I want to find all pairs of words where each word is properly capitalized.
So, expected output should be:
['Announcing Elasticsearch.js', 'Elasticsearch.js For', 'For Node.js', 'Node.js And', 'And The', 'The Browser']
What I have right now is this:
'[A-Z][a-z]+[\s-][A-Z][a-z.]*'
This gives me the output:
['Announcing Elasticsearch.js', 'For Node.js', 'And The']
How can I change my regex to give desired output?
You can use this:
#!/usr/bin/python
import re
title="Announcing Elasticsearch.js For Node.js And The Browser TEst"
pattern = r'(?=((?<![A-Za-z.])[A-Z][a-z.]*[\s-][A-Z][a-z.]*))'
print re.findall(pattern, title)
A "normal" pattern can't match overlapping substrings, all characters are founded once for all. However, a lookahead (?=..) (i.e. "followed by") is only a check and match nothing. It can parse the string several times. Thus if you put a capturing group inside the lookahead, you can obtain overlapping substrings.
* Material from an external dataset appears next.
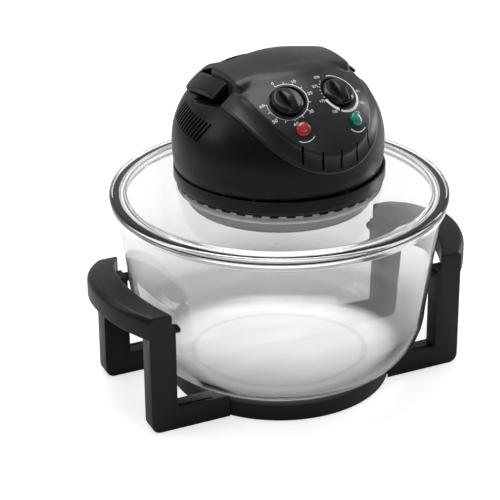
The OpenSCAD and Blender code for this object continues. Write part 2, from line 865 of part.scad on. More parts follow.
module terminal_block() {
    color("#e9e5d6") in_head() difference() {
        box(-17, 17, terminal_y - 7, terminal_y + 7, floor_t, floor_t + 12);
        for (x = [-11, 0, 11]) translate([x, terminal_y, floor_t + 5]) cylinder(r = 2.5, h = 10, $fn = 24);
    }
}

module wiring() {
    color("#b03028") in_head() {
        wire([[-11, terminal_y, floor_t + 5], [-11, terminal_y, 34], [-68, 38, 36], [-66, -18, 42], [-52, -38, 64]], 1.2);
        wire([[11, terminal_y, floor_t + 5], [11, terminal_y, 34], [66, 44, 34], [68, -14, 44], [40, -40, 68]], 1.2);
        wire([[0, terminal_y, floor_t + 5], [0, terminal_y, 36], [0, 56, 42]], 1.2);
    }
}

module cord_gland() {
    color("#161616") in_head() translate([0, 0, gland_z]) rotate([-90, 0, 0]) difference() {
        union() {
            translate([0, 0, gland_y]) cylinder(r = gland_r, h = 26, $fn = 48);
            translate([0, 0, gland_y - 2]) cylinder(r = gland_r + 2.5, h = 4, $fn = 48);
        }
        translate([0, 0, gland_y - 12]) cylinder(r = cord_r, h = 50, $fn = 48);
    }
}

// Motor

module motor_bracket() {
    color("#a9abad") in_head() translate([0, 0, bracket_z]) difference() {
        union() {
            for (a = [45, 135]) rotate([0, 0, a])
                box(-post_xy * sqrt(2) - 6, post_xy * sqrt(2) + 6, -7, 7, 0, motor_plate);
            cylinder(r = 22, h = motor_plate);
            cylinder(r = bearing_r + 3, h = 7);
        }
        translate([0, 0, -1]) cylinder(r = bearing_r, h = 20);
        four_ways() translate([post_xy, post_xy, -1]) cylinder(r = motor_screw_r + 0.2, h = 10, $fn = 24);
    }
}

module motor_core() {
    color("#7d7f82") in_head() translate([0, 0, core_z]) difference() {
        union() {
            box(-core_w / 2, core_w / 2, -24, 46, 0, core_h);
            for (x = [-1, 1], y = [-18, 24]) translate([x * spacer_xy, y, -8]) cylinder(r = 3, h = 9, $fn = 24);
        }
        translate([0, 0, -20]) cylinder(r = rotor_r + air_gap, h = 60);
        box(-18, 18, 20, 34, -1, core_h + 1);
    }
}

module motor_coil() {
    color("#b5651d") in_head() translate([0, 0, core_z]) difference() {
        box(-16, 16, 28, 52, -5, core_h + 5);
        box(-20, 20, 34 - joint_gap, 46 + joint_gap, -joint_gap, core_h + joint_gap);
    }
}

module motor_bridge() {
    color("#a9abad") in_head() difference() {
        union() {
            translate([0, 0, bridge_z]) box(-core_w / 2, core_w / 2, -8, 8, 0, motor_plate);
            for (x = [-1, 1]) translate([x * spacer_xy, 0, core_z + core_h]) cylinder(r = 3, h = 9, $fn = 24);
            translate([0, 0, bridge_z - 4]) cylinder(r = bearing_r + 2, h = 4 + motor_plate);
        }
        translate([0, 0, bridge_z - 10]) cylinder(r = bearing_r, h = 20);
    }
}

module motor_bearings() {
    color("#b08d4c") in_head() {
        translate([0, 0, bracket_z]) tube_of(bearing_r - 0.02, shaft_r + running_gap, bearing_h);
        translate([0, 0, bridge_z - 4]) tube_of(bearing_r - 0.02, shaft_r + running_gap, bearing_h);
    }
}

module motor_screws() {
    color("#9a9a9a") in_head() four_ways() translate([post_xy, post_xy, bracket_z + motor_plate])
        screw(motor_screw_r - 0.02, 14, 3, 1.8);
}

module motor_shaft() {
    color("#c8c8c8") in_head() translate([0, 0, shaft_bottom]) cylinder(r = shaft_r, h = shaft_top - shaft_bottom);
}

module motor_rotor() {
    color("#8b8d90") in_head() translate([0, 0, core_z + 0.5]) tube_of(rotor_r, shaft_r + 0.02, core_h - 1);
}

module cooling_fan() {
    color("#b8babc") in_head() translate([0, 0, cool_fan_z]) difference() {
        union() {
            cylinder(r = cool_fan_r, h = 1.2);
            cylinder(r = 7, h = 10);
            for (a = [0 : 40 : 320]) rotate([0, 0, a]) translate([18, 0, 0]) rotate([0, 0, 25])
                box(0, cool_fan_r - 21, -0.6, 0.6, 0.5, 9);
        }
        translate([0, 0, -1]) cylinder(r = shaft_r + 0.02, h = 20);
    }
}

module hot_air_fan() {
    height = hot_fan_top - hot_fan_bottom;
    color("#c2c4c6") in_head() translate([0, 0, hot_fan_bottom]) difference() {
        union() {
            translate([0, 0, height - 1.2]) cylinder(r = hot_fan_r - 8, h = 1.2);
            cylinder(r = 7, h = height);
            for (a = [0 : 45 : 315]) rotate([0, 0, a]) translate([14, 0, 1]) rotate([0, 0, 20])
                box(0, hot_fan_r - 16, -0.6, 0.6, 0, height - 1.5);
        }
        translate([0, 0, -1]) cylinder(r = shaft_r + 0.02, h = 30);
    }
}

module fan_nut() {
    color("#9a9a9a") in_head() translate([0, 0, shaft_bottom + 0.2]) difference() {
        cylinder(r = 6, h = 3.2, $fn = 6);
        translate([0, 0, -1]) cylinder(r = shaft_r + 0.02, h = 6);
    }
}

// Carrying handle and safety switch

module bail_plan() {
    rear = bail_reach + bail_w / 2;
    corner = 22;
    difference() {
        union() {
            translate([-bail_out, -bail_front]) square([2 * bail_out, rear + bail_front - corner]);
            translate([-bail_out + corner, 0]) square([2 * (bail_out - corner), rear]);
            for (side = [-1, 1]) translate([side * (bail_out - corner), rear - corner]) circle(r = corner);
        }
        translate([-bail_in, -bail_front - 1]) square([2 * bail_in, rear - bail_w + bail_front + 1]);
    }
}

module carry_handle() {
    color("#1b1b1d") difference() {
        intersection() {
            in_bail() translate([0, 0, -bail_t / 2]) linear_extrude(bail_t) bail_plan();
            in_head() dome(bail_proud);
        }
        in_bail() both_sides() translate([bail_in - 1, 0, 0]) rotate([0, 90, 0])
            cylinder(r = pin_r + 0.02, h = pin_grip + 1.2, $fn = 48);
    }
}

module handle_pins() {
    color("#c8c8c8") in_bail() both_sides() translate([cam_x - cam_t - 1, 0, 0]) rotate([0, 90, 0])
        cylinder(r = pin_r, h = bail_in + pin_grip - cam_x + cam_t + 1, $fn = 48);
}

// The cam's radius at the plunger falls by cam_fall as the handle rises by cam_sweep
module switch_cam() {
    step = 5;
    spare = 20;
    back = 360 - cam_sweep - spare;
    high = cam_rest + cam_fall * spare / cam_sweep;
    low = cam_rest - cam_fall * (cam_sweep + spare) / cam_sweep;
    color("#dedbd0") in_bail() translate([-cam_x, 0, 0]) rotate([bail_slope, 0, 0]) rotate([0, 90, 0]) difference() {
        linear_extrude(cam_t) polygon(concat(
            [for (a = [-cam_sweep - spare : step : spare])
                let (r = cam_rest + cam_fall * a / cam_sweep) [r * cos(a), r * sin(a)]],
            [for (a = [spare + step : step : back - step])
                let (r = high + (low - high) * (a - spare) / (back - spare)) [r * cos(a), r * sin(a)]]
        ));
        translate([0, 0, -1]) cylinder(r = pin_r + 0.02, h = cam_t + 2, $fn = 48);
    }
}

module pin_clip() {
    color("#b0b0b0") in_bail() translate([cam_x - cam_t, 0, 0]) rotate([0, 90, 0]) tube_of(6, pin_r + 0.02, 2);
}

module safety_switch() {
    x0 = -hump_x + wall + joint_gap + bracket_t;
    color("#2a2a6a") in_head() difference() {
        box(x0, x0 + switch_size[0], pivot[1] - switch_size[1] / 2, pivot[1] + switch_size[1] / 2,
            switch_top - switch_size[2], switch_top);
        translate([-cam_x + cam_t / 2, pivot[1], switch_top - plunger_l + 3]) cylinder(r = plunger_r + running_gap, h = plunger_l, $fn = 32);
    }
}

module switch_bracket() {
    x0 = -hump_x + wall + joint_gap;
    color("#a9abad") in_head() difference() {
        box(x0, x0 + bracket_t - 0.02, pivot[1] - 13, pivot[1] + 13, switch_top - switch_size[2], pivot[2] + 7.5);
        translate([-hump_x, pivot[1], pivot[2]]) rotate([0, 90, 0]) cylinder(r = pin_r + 0.5, h = 10, $fn = 32);
    }
}

module switch_plunger() {
    top = pivot[2] - cam_rest - plunger_gap;
    color("#e03c31") in_head() translate([-cam_x + cam_t / 2, pivot[1], top - plunger_l]) {
        cylinder(r = plunger_r, h = plunger_l - plunger_r, $fn = 32);
        translate([0, 0, plunger_l - plunger_r]) sphere(r = plunger_r, $fn = 32);
    }
}

// Knobs

module knob() {
    grip_w = 8;
    grip_h = 5;
    arch_r = 22;
    translate([0, 0, -recess_d + knob_under]) difference() {
        union() {
            cylinder(r = knob_r, h = knob_h - 2, $fn = 96);
            translate([0, 0, knob_h - 2]) cylinder(r = knob_r - 2, h = 2, $fn = 96);
            intersection() {
                box(-grip_w / 2, grip_w / 2, -knob_r, knob_r, knob_h - 3, knob_h + grip_h);
                cylinder(r = knob_r - 1.5, h = 40, $fn = 96);
                translate([-grip_w, 0, knob_h + grip_h - arch_r]) rotate([0, 90, 0])
                    cylinder(r = arch_r, h = 2 * grip_w, $fn = 192);
            }
        }
        translate([0, 0, -1]) cylinder(r = knob_shaft_r + 0.02, h = knob_h, $fn = 32);
    }
}

module knob_shaft() {
    length = body_in - recess_d + knob_h - 2 + knob_under + 10;
    translate([0, 0, -body_in - 10]) cylinder(r = knob_shaft_r, h = length, $fn = 32);
}

module timer_knob() {
    color("#0c0c0d") in_head() knob_place(timer_at, timer_splay) knob();
}

module timer_shaft() {
    color("#c8c8c8") in_head() knob_place(timer_at, timer_splay) knob_shaft();
}

module thermostat_knob() {
    color("#0c0c0d") in_head() knob_place(thermostat_at, thermostat_splay) knob();
}

module thermostat_shaft() {
    color("#c8c8c8") in_head() knob_place(thermostat_at, thermostat_splay) knob_shaft();
}

base_ring();
left_side_frame();
right_side_frame();
bowl_pegs();
stand_screws();
glass_bowl();
glass_lid();
lid_gasket();
clamp_ring();
heater_drum();
insulation_disc();
reflector();
halogen_tube();
tube_filament();
tube_end_caps();
tube_clips();
fan_guard();
drum_screws();
head_base();
head_cover();
panel_cover();
head_screws();
power_lamp_lens();
heat_lamp_lens();
lamp_bodies();
timer_body();
thermostat_body();
thermostat_probe();
thermal_cutout();
terminal_block();
wiring();
cord_gland();
motor_bracket();
motor_core();
motor_coil();
motor_bridge();
motor_bearings();
motor_screws();
safety_switch();
switch_bracket();
switch_plunger();
carry_handle();
handle_pins();
switch_cam();
pin_clip();
timer_knob();
timer_shaft();
thermostat_knob();
thermostat_shaft();
motor_shaft();
motor_rotor();
cooling_fan();
hot_air_fan();
fan_nut();
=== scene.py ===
"""A countertop halogen oven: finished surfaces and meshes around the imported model.

Lengths are millimetres in the model's frame until a mesh is made, where MM turns them into metres.
The lid and all it carries is turned on the bowl, so its pieces are built in the head's own frame,
whose origin is the underside of the head.
"""
from math import acos, asin, atan2, cos, degrees, pi, radians, sin, sqrt, tan

import bmesh
import bpy
import numpy as np
from mathutils import Matrix, Vector


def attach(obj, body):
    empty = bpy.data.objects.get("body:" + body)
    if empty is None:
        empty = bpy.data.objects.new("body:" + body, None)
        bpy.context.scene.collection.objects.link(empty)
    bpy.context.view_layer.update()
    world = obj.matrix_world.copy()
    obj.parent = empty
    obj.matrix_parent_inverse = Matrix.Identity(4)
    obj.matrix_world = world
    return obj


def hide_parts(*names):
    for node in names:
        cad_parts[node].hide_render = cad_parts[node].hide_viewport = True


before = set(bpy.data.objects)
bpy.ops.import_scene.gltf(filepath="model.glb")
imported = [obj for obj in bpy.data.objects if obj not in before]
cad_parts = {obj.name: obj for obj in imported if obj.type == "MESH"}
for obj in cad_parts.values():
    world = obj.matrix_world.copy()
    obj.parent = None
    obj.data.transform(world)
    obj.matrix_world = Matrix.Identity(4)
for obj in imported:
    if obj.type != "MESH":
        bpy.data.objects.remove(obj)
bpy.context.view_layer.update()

MM = 0.001
# Degrees for one piece of a rounded corner
ROUND_STEP = 12.0


def spin(angle, axis):
    """A turn in degrees."""
    return Matrix.Rotation(radians(angle), 4, axis)


# Frames
HEAD_TURN = 3.0
PANEL_TURN = 6.0
SEAT_Z = 212.0
HEAD = Matrix.Translation((0, 0, SEAT_Z)) @ spin(HEAD_TURN, "Z")
PANEL_ROT = radians(PANEL_TURN)
PIVOT = (0.0, -2.0, 101.0)
BAIL_SLOPE = 8.0
BAIL = HEAD @ Matrix.Translation(PIVOT) @ spin(-BAIL_SLOPE, "X")

# Stand and glass
RING_R, RING_IN, RING_H, RING_WALL = 110.0, 81.9, 20.0, 4.0
RING_STEP_R, RING_STEP = 88.9, 1.0
LEG_Y, LEG_T, LEG_W, LEG_IN, LEG_BEVEL = 70.0, 18.0, 26.5, 140.8, 1.6
LEG_OUT = LEG_IN + LEG_W
ARM_IN, ARM_H, ARM_CUT = 81.4, 23.0, 111.5
TONGUE_IN, TONGUE_Y, TONGUE_Z = 74.9, (55.0, 67.0), (2.0, 8.0)
NOTCH_OUT, FIT = 101.0, 0.2
GROOVE_Y, GROOVE_D = (5.5, 3.5), 1.5
BAR_Z, BAR_H, BAR_BOW, BAR_RISE = 99.5, 23.0, 28.0, 9.0
BAR_INNER_BOW, BAR_INSET = BAR_BOW - 7.0, 3.0
BOWL_ROOM, BOWL_TAPER, CONE_LOW = 0.8, 1.7, 60.0
BOWL_Z, BOWL_H, BOWL_R, FOOT_R, CORNER_R = 20.0, 172.0, 159.0, 145.4, 54.0
GLASS_T, RIM_R, RIM_H = 5.0, 163.5, 6.3
LID_R, LID_EDGE, HOLE_R, LID_GLASS = 165.0, 7.5, 93.0, 4.5
RIM_Z = BOWL_Z + BOWL_H
SKIRT_GAP, SKIRT_T, SKIRT_H = 1.0, 4.0, 6.0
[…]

There's probably a more efficient way to do this, but you could use a regex like this:
(\b[A-Z][a-z.-]+\b)
Then iterate through the capture groups like so testing with this regex: (^[A-Z][a-z.-]+$) to ensure the matched group(current) matches the matched group(next).
Working example:
import re
title = "Announcing Elasticsearch.js For Node.js And The Browser"
matchlist = []
m = re.findall(r"(\b[A-Z][a-z.-]+\b)", title)
i = 1
if m:
for i in range(len(m)):
if re.match(r"(^[A-Z][a-z.-]+$)", m[i - 1]) and re.match(r"(^[A-Z][a-z.-]+$)", m[i]):
matchlist.append([m[i - 1], m[i]])
print matchlist
Output:
[
['Browser', 'Announcing'],
['Announcing', 'Elasticsearch.js'],
['Elasticsearch.js', 'For'],
['For', 'Node.js'],
['Node.js', 'And'],
['And', 'The'],
['The', 'Browser']
]
If your Python code at the moment is this
title="Announcing Elasticsearch.js For Node.js And The Browser"
results = re.findall("[A-Z][a-z]+[\s-][A-Z][a-z.]*", title)
then your program is skipping odd numbered pairs. An easy solution would be to research the pattern after skipping the first word like this:
m = re.match("[A-Z][a-z]+[\s-]", title)
title_without_first_word = title[m.end():]
results2 = re.findall("[A-Z][a-z]+[\s-][A-Z][a-z.]*", title_without_first_word)
Now just combine results and result2 together.